A trip to a local shopping centre yielded two linguistic snippets. One shop was selling duffins, which it helpfully explained as “not a donut, not a muffin”. Cronuts (doughnuts made from croissant dough) have been a thing for a while now (Wikipedia says 2013). Duffins appear to be new. Wikipedia does not have a page for them and several news stories online from earlier this month talk about the product’s launch, but the company’s own website says that “The duffin is back”. Pages for Mac auto-changes duffin to muffin and red-underlines it when I change it back. 

Hang on, though. If a doughnut made from croissant dough is a cronut, then shouldn’t one made from muffin dough be a muffnut? Maybe not …

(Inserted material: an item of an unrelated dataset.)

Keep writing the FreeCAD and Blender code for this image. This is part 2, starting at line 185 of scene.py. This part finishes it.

(spelling: Google Ngrams shows that doughnut is used more in BrEng, and about equally with donut in AmEng. I don’t often write about them, so I don’t know what my natural usage is. (PS My diary for my first stay in Korea 2006-9 has three instances of donut(s) and none of doughnuts, but that’s hardly convincing.)) 

(pronunciation: I had always pronounced croissant with kw-. Various dictionaries give kr-, krw- and kw-, so there’s obviously no unanimity (Wiktionary gives the most options). The other issue is -ant, which can be -ant, -ont, -ənt or ɒ̃. A lot depends on how French you try to be.)   

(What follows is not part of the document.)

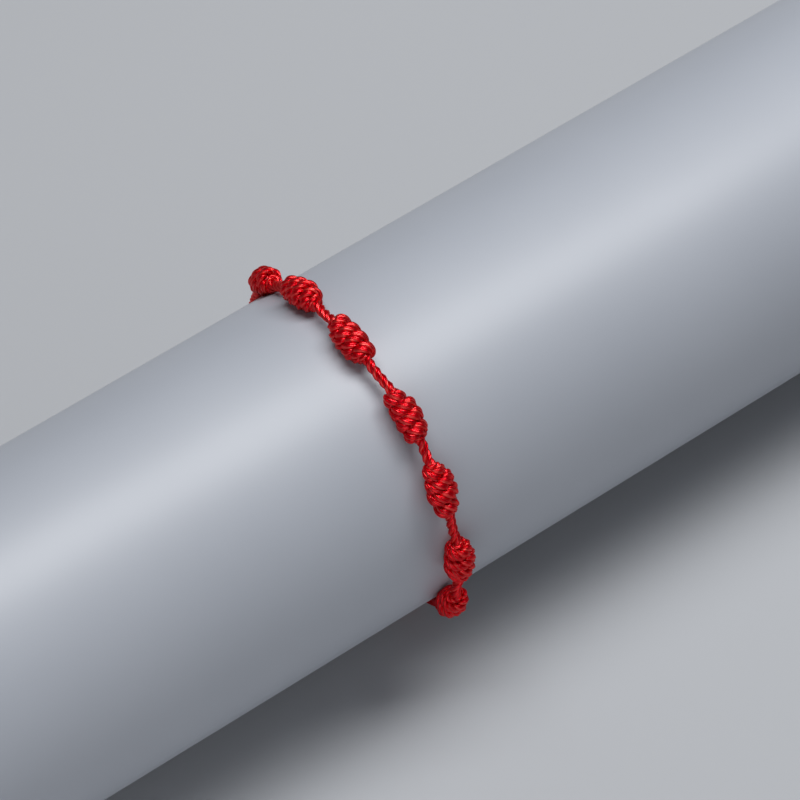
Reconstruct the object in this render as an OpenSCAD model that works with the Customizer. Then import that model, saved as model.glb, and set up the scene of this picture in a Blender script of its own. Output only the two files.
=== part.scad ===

My wife bought a jar of olives. Around the top is a message/are messages in four languages. 

CAPSULA DI SICUREZZA / PREMENDO AL CENTRO, L’ASSENZA DI “CLIC CLAC” GARANTSICE L’INTEGRITA DELLA CHIUSRA
CAPSULE DE SECURITE • SE SOULEVE A L’OUVERTURE / LE “CLIC CLAC” A L’OUVERTURE EST VOTRE GARANTIE
SAFETY BUTTON / SAFETY BUTTON POPS WHEN SEAL IS BROKEN
VAKUUM • SICHERHEITSVERSCHLUSS / KNACKT BEIM ERSTEN ÖFFNEN

I won’t discuss these at length, but clearly, different languages say equivalent things in different ways, and use a different number of words to do so.

PS 25 Jul: at a work meeting today my manager digressed and spontaneously mentioned lamingscones (which I have now discovered is styled as Laming-Scones). Non-Australians may need to look up lamingtons and scones.  

PPS 1 Aug: today I watching a Youtube video by someone walking around Seoul. I saw a bakery advertising croiffles. 1 Sep: Another video shows croffles.